The converged optical network, Windstream said, will provide better speeds, service delivery and reliability, with lower equipment and operational costs. The new NCON will connect cities across the country and enable additional capacity between Windstream’s Tier 1, 2 and 3 markets and major U.S. data centers, the company added. Windstream said that it will start deploying and turning up traffic on the new network in the third quarter of this year.
“Our increasingly digital world requires a differentiated network that pushes the boundaries of technology to take the connectivity experience to the next level,” said Buddy Bayer, chief network officer for Windstream. “After extensive review in our quest to innovate and meet growing customer demands, it was clear that Ciena was the best partner to support our nationwide network transformation and ability to adapt to digital disruption. With NCON, Windstream will build an ultra-high capacity, intelligent network that will interoperate with our existing multi-vendor topology.”
The converged network and lower cost structure will be important for the company as it emerges from Chapter 11 bankruptcy.
Windstream continues to work through its Chapter 11 bankruptcy process, last week announcing that it will offer $1.4 billion in senior first lien notes as part of a series of exit financing transactions. It has also announced its new board members upon exit. Windstream expects to emerge from bankruptcy this month as a privately held company with significantly reduced debt, under a plan that was approved by a bankruptcy court in June. The telco will shed more than $4 billion in debt through the process, or about two-thirds of its overall debt. Part of the plan is also for Windstream to have access to around $2 billion in new capital to “expand 1 Gig Internet service in rural America and maintain its product and software leadership in SD-WAN and UCaaS for enterprise customers.”
“When we emerge, our lenders will become our new owners and strategic partners and are aligned with our long-term strategy and mission to deliver quality and reliable services,” said Tony Thomas, WIndstream’s president and CEO, in a statement when the company’s plan to re-emerge was approved. “As a private company, Windstream will have increased flexibility to invest in our network, accelerate our transformation and return to growth.”

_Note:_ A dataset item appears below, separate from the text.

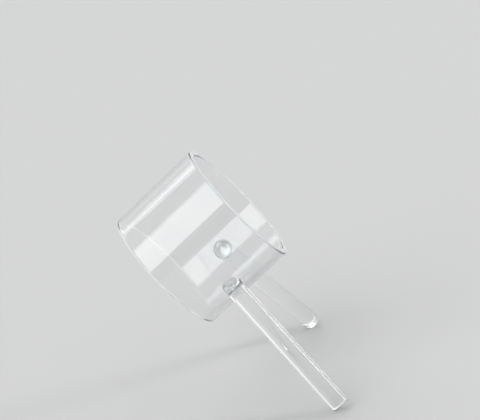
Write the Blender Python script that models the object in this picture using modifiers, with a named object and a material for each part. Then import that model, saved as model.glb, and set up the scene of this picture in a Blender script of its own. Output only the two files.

According to its original bankruptcy filing in the U.S. Bankruptcy Court for the Southern District of New York, Windstream said that its largest creditors include U.S. Bank National Association, which held more than than $1 billion in bond debt; AT&T, which was owed more than $49.55 million; Verizon, which was owed around $34.05 million; CenturyLink, owed around $7 million is owed to the company; and Frontier Communications, which was owed around $6.9 million.